## SHORT TASK
Return each line holding the string "scene".

-- START --

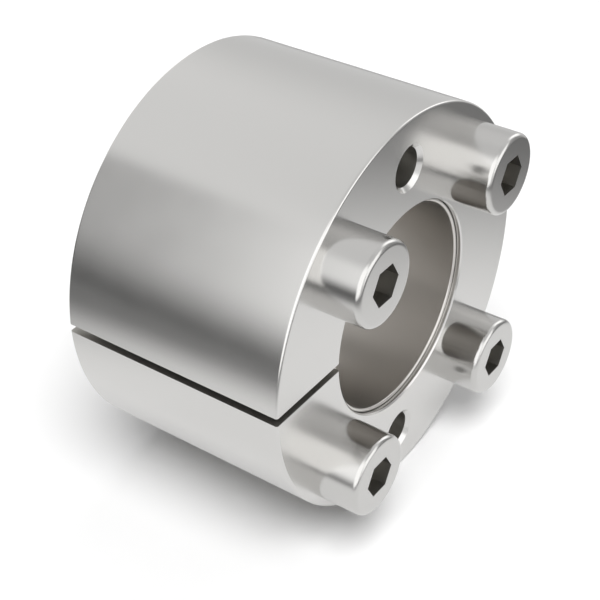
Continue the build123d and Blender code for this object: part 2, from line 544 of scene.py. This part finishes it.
# Matt paper has no shine, so it shows only the shadow. Mirrored in the metal, it carries a painted pool of
# light: a painted glow and a paler colour close to the part, which fade to a dim grey, as on a sheet that a
# lamp lights from near by.
pool_middle = (-6 * mm, sheet_y, 18 * mm)
pool_r = 28 * mm
pool_end_r = 73 * mm
pool_strength = 0.45
paper = bpy.data.materials.new("matt_white_paper")
paper.use_nodes = True
tree = paper.node_tree
tree.nodes.clear()
place = add_node(tree, "ShaderNodeTexCoord", {}, {}).outputs["Object"]
away = add_node(tree, "ShaderNodeVectorMath", {"operation": "DISTANCE"}, {0: place, 1: pool_middle})
pool = add_node(tree, "ShaderNodeMapRange", {"interpolation_type": "SMOOTHSTEP"},
                {"Value": away.outputs["Value"], "From Min": pool_r, "From Max": pool_end_r,
                 "To Min": 1.0, "To Max": 0.0})
matt = add_node(tree, "ShaderNodeBsdfDiffuse", {}, {"Color": linear("#F3F3F3")})
# Painted light: as the metal mirrors it, the paper's colour is paler in the pool and a dim grey beyond it.
dimmed = add_node(tree, "ShaderNodeMix", {"data_type": "RGBA"},
                  {0: pool.outputs[0], 6: linear("#707070"), 7: linear("#A8A8A8")})
painted_pool_matt = add_node(tree, "ShaderNodeBsdfDiffuse", {}, {"Color": dimmed.outputs[2]})
# A painted glow: as the metal mirrors it, the sheet glows by this share near the part.
pool_level = add_node(tree, "ShaderNodeMath", {"operation": "MULTIPLY"},
                      {0: pool.outputs[0], 1: pool_strength})
painted_pool_glow = add_node(tree, "ShaderNodeEmission", {}, {"Strength": pool_level.outputs[0]})
as_mirrored = add_node(tree, "ShaderNodeAddShader", {}, {0: painted_pool_matt.outputs[0], 1: painted_pool_glow.outputs[0]})
# Light that goes from the sheet to the metal and back finds the plain paper, so the painted pool lights no
# shadow.
ray = add_node(tree, "ShaderNodeLightPath", {}, {}).outputs
shaded = add_node(tree, "ShaderNodeMath", {"operation": "GREATER_THAN"}, {0: ray["Diffuse Depth"], 1: 0.5})
as_mirrored = add_node(tree, "ShaderNodeMixShader", {},
                       {0: shaded.outputs[0], 1: as_mirrored.outputs[0], 2: matt.outputs[0]})
lit = add_node(tree, "ShaderNodeMixShader", {},
               {0: ray["Is Glossy Ray"], 1: matt.outputs[0], 2: as_mirrored.outputs[0]})
# From behind, the sheet is clear, so that it hides nothing in a view from below.
clear = add_node(tree, "ShaderNodeBsdfTransparent", {}, {})
side = add_node(tree, "ShaderNodeNewGeometry", {}, {})
one_sided = add_node(tree, "ShaderNodeMixShader", {},
                     {0: side.outputs["Backfacing"], 1: lit.outputs[0], 2: clear.outputs[0]})
add_node(tree, "ShaderNodeOutputMaterial", {}, {"Surface": one_sided.outputs[0]})
sheet_mesh.materials.append(paper)
# The lamps light only the sheet: the metal mirrors the tent's panels, and the lamps don't show in it.
for lamp_name, strength, spread, lamp_side in (("soft_lamp", 2.75, 38, (-0.31, 0.88, 0.29)),
                                               ("weak_lamp", 0.54, 50, (0.5, 0.8, 0.12))):
    lamp_light = bpy.data.lights.new(lamp_name, "SUN")
    lamp_light.energy = strength
    lamp_light.angle = math.radians(spread)
    lamp = bpy.data.objects.new(lamp_name, lamp_light)
    lamp.matrix_world = Vector(lamp_side).to_track_quat("Z", "Y").to_matrix().to_4x4()
    lamp.visible_glossy = False
    bpy.context.scene.collection.objects.link(lamp)

# Light tent
# The part is in a pale tent with white panels at its left, its right and its front. Polished metal shows
# little but its surroundings, so the panels' places, round the shaft's axis and along it, make its lights and
# its darks.
world = bpy.data.worlds.new("light_tent")
bpy.context.scene.world = world
world.use_nodes = True
tent = world.node_tree
tent.nodes.clear()
direction = add_node(tent, "ShaderNodeTexCoord", {}, {}).outputs["Generated"]
toward = add_node(tent, "ShaderNodeSeparateXYZ", {}, {0: direction}).outputs
down = add_node(tent, "ShaderNodeMath", {"operation": "MULTIPLY"}, {0: toward["Y"], 1: -1.0})
turn = add_node(tent, "ShaderNodeMath", {"operation": "ARCTAN2"}, {0: toward["X"], 1: down.outputs[0]})
turn = add_node(tent, "ShaderNodeMath", {"operation": "DEGREES"}, {0: turn.outputs[0]}).outputs[0]
across, up, along = toward["X"], toward["Y"], toward["Z"]


def panel(under, level, spans):
    """Lays a panel of an even level over what is under it, where all of its spans hold.

    A span is a measure of the direction, with a low end, a high end and the width of its soft edges. It rises
    by a smooth step at its low end and falls by another at its high end.
    """
    share = 1.0
    for measure, low, high, soft in spans:
        for end, before, after in ((low, 0.0, 1.0), (high, 1.0, 0.0)):
            step = add_node(tent, "ShaderNodeMapRange", {"interpolation_type": "SMOOTHSTEP"},
                            {"Value": measure, "From Min": end - soft / 2, "From Max": end + soft / 2,
                             "To Min": before, "To Max": after})
            share = add_node(tent, "ShaderNodeMath", {"operation": "MULTIPLY"},
                             {0: share, 1: step.outputs[0]}).outputs[0]
    return add_node(tent, "ShaderNodeMix", {"data_type": "RGBA"},
                    {0: share, 6: under, 7: (level, level, level, 1)}).outputs[2]


# turn goes from straight down, by the right, to straight up at 180 degrees, and by the left to -180. along is
# -1 straight behind the part and 1 straight in front of it, and a span to -2 or 2 goes all the way.
# The tent is paler behind the part than elsewhere.
light = panel((0.69, 0.69, 0.69, 1), 0.85, [(along, -2, -0.42, 0.04)])
# Its right side is a little paler high beside the part, and a little darker behind it.
light = panel(light, 0.77, [(turn, 126, 172, 16), (along, -0.42, 0.6, 0.04)])
light = panel(light, 0.67, [(turn, 3, 124, 58), (along, -2, -0.42, 0.04)])
# Openings between its walls are dark: far behind on the left, low behind on the left, in front on the right.
light = panel(light, 0.40, [(turn, -150, -60, 4), (along, -2, -0.53, 0.03)])
light = panel(light, 0.07, [(turn, -92, -3, 36), (along, -2, -0.3, 0.1)])
light = panel(light, 0.33, [(turn, 30, 122, 46), (along, 0.28, 2, 0.38)])
# The white panels are far behind on the right, two on the left that overlap, high on the right, and in front.
light = panel(light, 1.30, [(turn, 60, 140, 20), (along, -2, -0.65, 0.06)])
light = panel(light, 1.60, [(turn, -149, -95, 26), (along, -0.43, 0.82, 0.2)])
light = panel(light, 1.55, [(turn, -157, -74, 20), (along, -0.12, 0.82, 0.18)])
light = panel(light, 1.65, [(turn, 96, 138, 16), (along, -0.14, 0.33, 0.16)])
light = panel(light, 1.52, [(across, -0.24, 0.52, 0.03), (up, -0.11, 0.67, 0.03), (along, 0.5, 2, 0.04)])
# The sheet gets the tent as one even level, so no panel stains the shadow. The camera sees plain white.
ray = add_node(tent, "ShaderNodeLightPath", {}, {}).outputs
shaded = add_node(tent, "ShaderNodeMath", {"operation": "GREATER_THAN"}, {0: ray["Diffuse Depth"], 1: 0.5})
light = add_node(tent, "ShaderNodeMix", {"data_type": "RGBA"},
                 {0: shaded.outputs[0], 6: light, 7: (0.27, 0.27, 0.27, 1)}).outputs[2]
light = add_node(tent, "ShaderNodeMix", {"data_type": "RGBA"},
                 {0: ray["Is Camera Ray"], 6: light, 7: (1, 1, 1, 1)}).outputs[2]
background = add_node(tent, "ShaderNodeBackground", {}, {"Color": light, "Strength": 1.0})
add_node(tent, "ShaderNodeOutputWorld", {}, {"Surface": background.outputs[0]})

# Camera
# It stands at the photograph's viewpoint, above and to the left of the front face, with +Y, the sheet's
# normal, nearly upright. Its focal length is that of the photograph's perspective, in pixels of its width.
camera_place = Vector((-80.94, 69.09, 68.81)) * mm
camera_forward = Vector((0.655522, -0.587678, -0.474263))
camera_up = Vector((0.482595, 0.809046, -0.335480))
focal_length_px = 1424.46
photo_width_px = 600
camera_data = bpy.data.cameras.new("camera")
camera_data.sensor_width = 36
camera_data.lens = focal_length_px / photo_width_px * camera_data.sensor_width
camera_data.clip_start = 1 * mm
camera = bpy.data.objects.new("camera", camera_data)
camera_right = camera_forward.cross(camera_up).normalized()
turned_up = camera_right.cross(camera_forward)
camera.matrix_world = Matrix.Translation(camera_place) @ Matrix(
    (camera_right, turned_up, -camera_forward)).transposed().to_4x4()
bpy.context.scene.collection.objects.link(camera)
bpy.context.scene.camera = camera
bpy.context.scene.view_settings.view_transform = "Standard"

-- END --

## SOLUTION
Continue the build123d and Blender code for this object: part 2, from line 544 of scene.py. This part finishes it.
    bpy.context.scene.collection.objects.link(lamp)
bpy.context.scene.world = world
bpy.context.scene.collection.objects.link(camera)
bpy.context.scene.camera = camera
bpy.context.scene.view_settings.view_transform = "Standard"